Exercise goal →
Copy out the complete listing, word for word.
— START Data block —
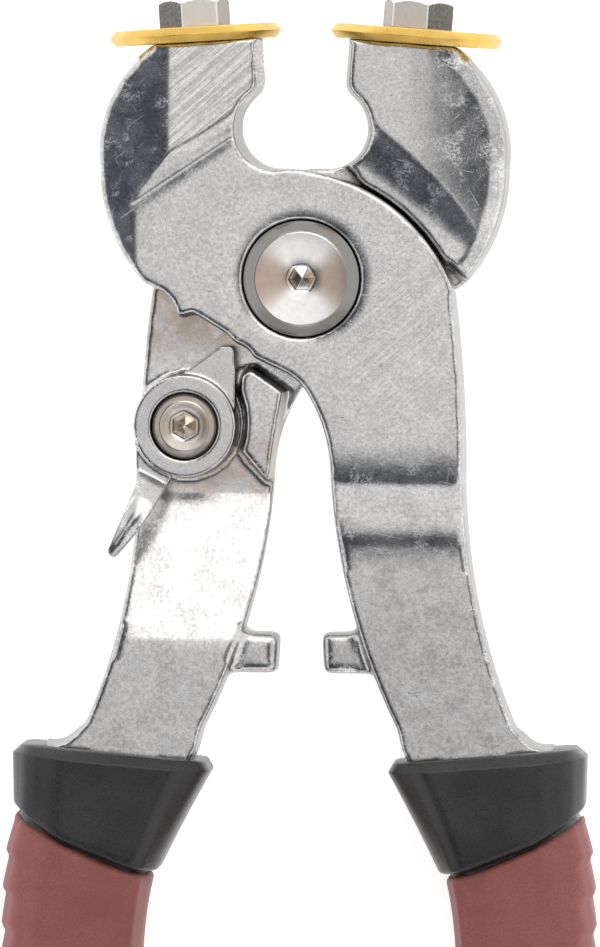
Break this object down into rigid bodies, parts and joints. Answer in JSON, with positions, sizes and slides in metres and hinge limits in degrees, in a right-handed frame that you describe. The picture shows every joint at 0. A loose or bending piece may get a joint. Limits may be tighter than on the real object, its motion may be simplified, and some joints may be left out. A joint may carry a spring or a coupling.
{
  "type": "wheeled glass nippers",
  "caption": "Hand nippers with two crossing cast halves, a replaceable carbide wheel on each jaw, a lock lever and rubber grips.",
  "frame": {"origin": "middle of the tool's outline, on the plane that it lies on", "axes": "+Y from the grips to the jaws, +Z out of the side with the lock lever, +X to the right seen from that side"},
  "size_m": [0.0778, 0.2046, 0.022],
  "materials": {
    "cast_steel": "bare cast and tumbled, bright on the edges",
    "turned_steel": "faced on a lathe, satin",
    "gold_carbide": "gold coloured hard coating, satin",
    "nickel": "nickel plate, semi-bright",
    "lever_steel": "cast and shot-blasted",
    "spring_steel": "oiled",
    "black_plastic": "fine grained",
    "maroon_rubber": "matte"
  },
  "bodies": {
    "fixed_half": {"rear_half": "cast_steel", "pivot_screw": "turned_steel", "pivot_nut": "turned_steel", "front_pivot_washer": "spring_steel", "rear_pivot_washer": "spring_steel", "lap_washer": "spring_steel", "torsion_spring": "spring_steel", "lever_screw": "turned_steel", "lever_bush": "turned_steel", "lever_wave_washer": "spring_steel", "right_wheel_bolt": "nickel", "left_handle_core": "black_plastic", "left_grip": "maroon_rubber"},
    "moving_half": {"front_half": "cast_steel", "left_wheel_bolt": "nickel", "right_handle_core": "black_plastic", "right_grip": "maroon_rubber"},
    "lever": {"lock_lever": "lever_steel"},
    "left_cutter": {"left_wheel": "gold_carbide"},
    "right_cutter": {"right_wheel": "gold_carbide"}
  },
  "joints": [
    {"name": "main_pivot", "type": "hinge", "parent": "fixed_half", "child": "moving_half", "pos_m": [0, 0.0668, 0.011], "axis": [0, 0, 1], "range_deg": [-6.4, 1.8], "stiffness_Nm_per_rad": 2, "deforming": ["torsion_spring"]},
    {"name": "lever_turn", "type": "hinge", "parent": "fixed_half", "child": "lever", "pos_m": [-0.0148, 0.0479, 0.015], "axis": [0, 0, 1], "range_deg": [0, 60]},
    {"name": "left_wheel_turn", "type": "hinge", "parent": "moving_half", "child": "left_cutter", "pos_m": [-0.0141, 0.09765, 0.011], "axis": [-0.068, 0.9977, 0], "continuous": true},
    {"name": "right_wheel_turn", "type": "hinge", "parent": "fixed_half", "child": "right_cutter", "pos_m": [0.0141, 0.09765, 0.011], "axis": [0.068, 0.9977, 0], "continuous": true}
  ]
}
— END Data block —
Final result →
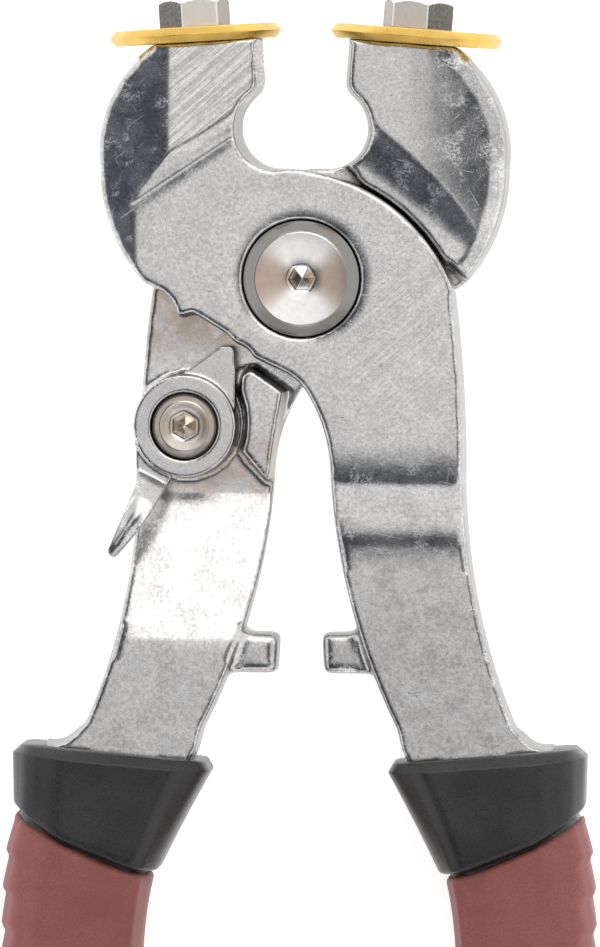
Break this object down into rigid bodies, parts and joints. Answer in JSON, with positions, sizes and slides in metres and hinge limits in degrees, in a right-handed frame that you describe. The picture shows every joint at 0. A loose or bending piece may get a joint. Limits may be tighter than on the real object, its motion may be simplified, and some joints may be left out. A joint may carry a spring or a coupling.
{
  "type": "wheeled glass nippers",
  "caption": "Hand nippers with two crossing cast halves, a replaceable carbide wheel on each jaw, a lock lever and rubber grips.",
  "frame": {"origin": "middle of the tool's outline, on the plane that it lies on", "axes": "+Y from the grips to the jaws, +Z out of the side with the lock lever, +X to the right seen from that side"},
  "size_m": [0.0778, 0.2046, 0.022],
  "materials": {
    "cast_steel": "bare cast and tumbled, bright on the edges",
    "turned_steel": "faced on a lathe, satin",
    "gold_carbide": "gold coloured hard coating, satin",
    "nickel": "nickel plate, semi-bright",
    "lever_steel": "cast and shot-blasted",
    "spring_steel": "oiled",
    "black_plastic": "fine grained",
    "maroon_rubber": "matte"
  },
  "bodies": {
    "fixed_half": {"rear_half": "cast_steel", "pivot_screw": "turned_steel", "pivot_nut": "turned_steel", "front_pivot_washer": "spring_steel", "rear_pivot_washer": "spring_steel", "lap_washer": "spring_steel", "torsion_spring": "spring_steel", "lever_screw": "turned_steel", "lever_bush": "turned_steel", "lever_wave_washer": "spring_steel", "right_wheel_bolt": "nickel", "left_handle_core": "black_plastic", "left_grip": "maroon_rubber"},
    "moving_half": {"front_half": "cast_steel", "left_wheel_bolt": "nickel", "right_handle_core": "black_plastic", "right_grip": "maroon_rubber"},
    "lever": {"lock_lever": "lever_steel"},
    "left_cutter": {"left_wheel": "gold_carbide"},
    "right_cutter": {"right_wheel": "gold_carbide"}
  },
  "joints": [
    {"name": "main_pivot", "type": "hinge", "parent": "fixed_half", "child": "moving_half", "pos_m": [0, 0.0668, 0.011], "axis": [0, 0, 1], "range_deg": [-6.4, 1.8], "stiffness_Nm_per_rad": 2, "deforming": ["torsion_spring"]},
    {"name": "lever_turn", "type": "hinge", "parent": "fixed_half", "child": "lever", "pos_m": [-0.0148, 0.0479, 0.015], "axis": [0, 0, 1], "range_deg": [0, 60]},
    {"name": "left_wheel_turn", "type": "hinge", "parent": "moving_half", "child": "left_cutter", "pos_m": [-0.0141, 0.09765, 0.011], "axis": [-0.068, 0.9977, 0], "continuous": true},
    {"name": "right_wheel_turn", "type": "hinge", "parent": "fixed_half", "child": "right_cutter", "pos_m": [0.0141, 0.09765, 0.011], "axis": [0.068, 0.9977, 0], "continuous": true}
  ]
}